I know, I know, it is (hopefully) about to be old news…”It” being the arrest of Henry Louis Gates, Harvard professor, by a Cambridge police officer for disorderly conduct on his own front porch. If you don’t know the details of this incident, you have a) been in a coma, or b) are presently in a coma. If you’re awake now, you’ll have to catch up on your own, because I’m going straight to commentary.
I’ve read opinion pieces about it from all sorts of people and sources I respect. That includes Leonard Pitts of the Miami Herald. Probably one of the best things I read is the NY Times blog called The Opinionator–which gives you samples of what’s happening in the blogosphere from both sides of any particular issue. The entry for July 27th is called How To Talk To A Cop.
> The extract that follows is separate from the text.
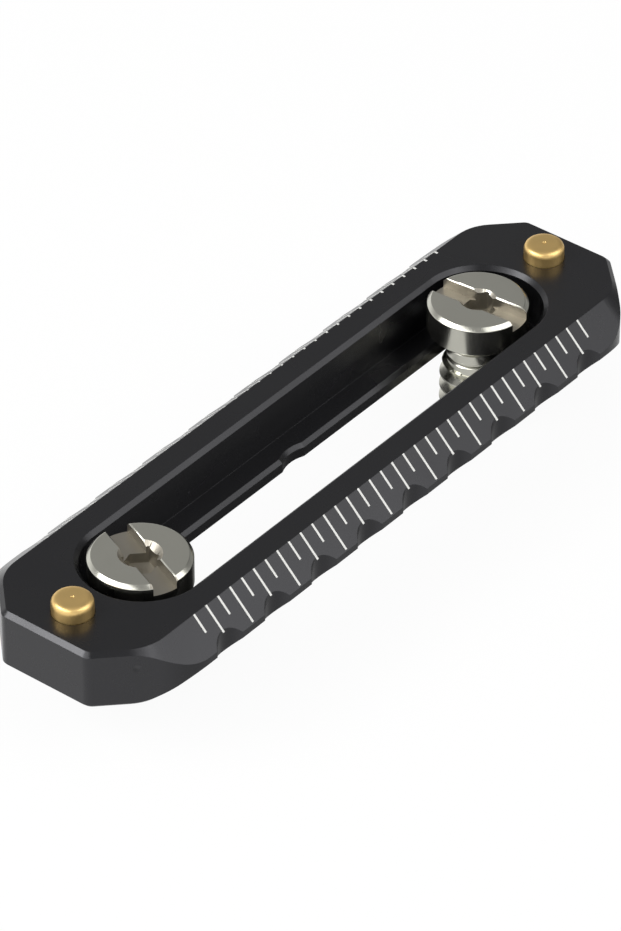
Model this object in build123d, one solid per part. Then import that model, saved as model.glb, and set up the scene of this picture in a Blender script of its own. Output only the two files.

But by far the person who totally got it right was Eugene Robinson of the Washington Post, in his July 28th column entitled Pique and the Professor. It was about power.
So here is the Fakename take on it. Gates was having a really bad day. He was sick, he had bronchitis. He was returning from a trip to China, and was probably jet-lagged to death, and jet-lag does seriously bad things to your brain. It must have seemed like the last straw to him that when he got home, his front door was jammed. Little did he know that that was just the next to last straw. So when the police officer asked him to step outside and produce ID, implying of course that he might be a burglar, he snapped. Not to put too fine a point on it, he became an asshole, but under the circumstances, it’s understandable. The real problem is that being an asshole is not against the law.
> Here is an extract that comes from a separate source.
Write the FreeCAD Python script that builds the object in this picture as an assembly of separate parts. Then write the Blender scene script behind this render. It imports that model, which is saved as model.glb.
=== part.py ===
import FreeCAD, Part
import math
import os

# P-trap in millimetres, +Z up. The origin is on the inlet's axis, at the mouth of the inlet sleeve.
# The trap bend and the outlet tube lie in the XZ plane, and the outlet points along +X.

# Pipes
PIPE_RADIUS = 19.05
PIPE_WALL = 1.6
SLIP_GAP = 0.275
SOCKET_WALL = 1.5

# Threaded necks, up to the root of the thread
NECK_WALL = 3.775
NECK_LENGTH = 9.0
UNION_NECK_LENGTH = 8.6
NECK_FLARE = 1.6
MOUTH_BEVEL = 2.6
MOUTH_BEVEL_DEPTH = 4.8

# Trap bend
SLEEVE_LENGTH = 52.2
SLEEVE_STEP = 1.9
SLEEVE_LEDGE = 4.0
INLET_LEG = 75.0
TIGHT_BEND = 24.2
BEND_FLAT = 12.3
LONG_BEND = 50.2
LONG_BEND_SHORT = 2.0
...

He did produce ID. And from the second the police officer knew he was who he said he was, and that it was his house, that should have been the end of it, regardless of how much verbal abuse Gates may have been heaping on him. As the guy with the gun, it’s his job to defuse the situation. Instead, in my opinion, he arrested Gates because he was pissed off, and because he could. “Disorderly conduct” is a totally…excuse my language…bullshit charge. So sure, they were both “wrong”, but the police officer was most wrong. He had the greater burden to defuse the situation and he failed, because he let his personal feelings become involved. Much has been made of the fact that the officer has taught courses in racial sensitivity or racial profiling or something. I think they need to find a new instructor. (Plus, look at him…he looks mad…and mean.)
So last night, I visited a friend and her sister and this was one of the topics of our conversation. I will charitably describe all of us as middle-aged white women. We all agreed….the police officer was wrong. However, we also all agreed that we were glad it happened, because it gave us a break from reporting about Sarah Palin.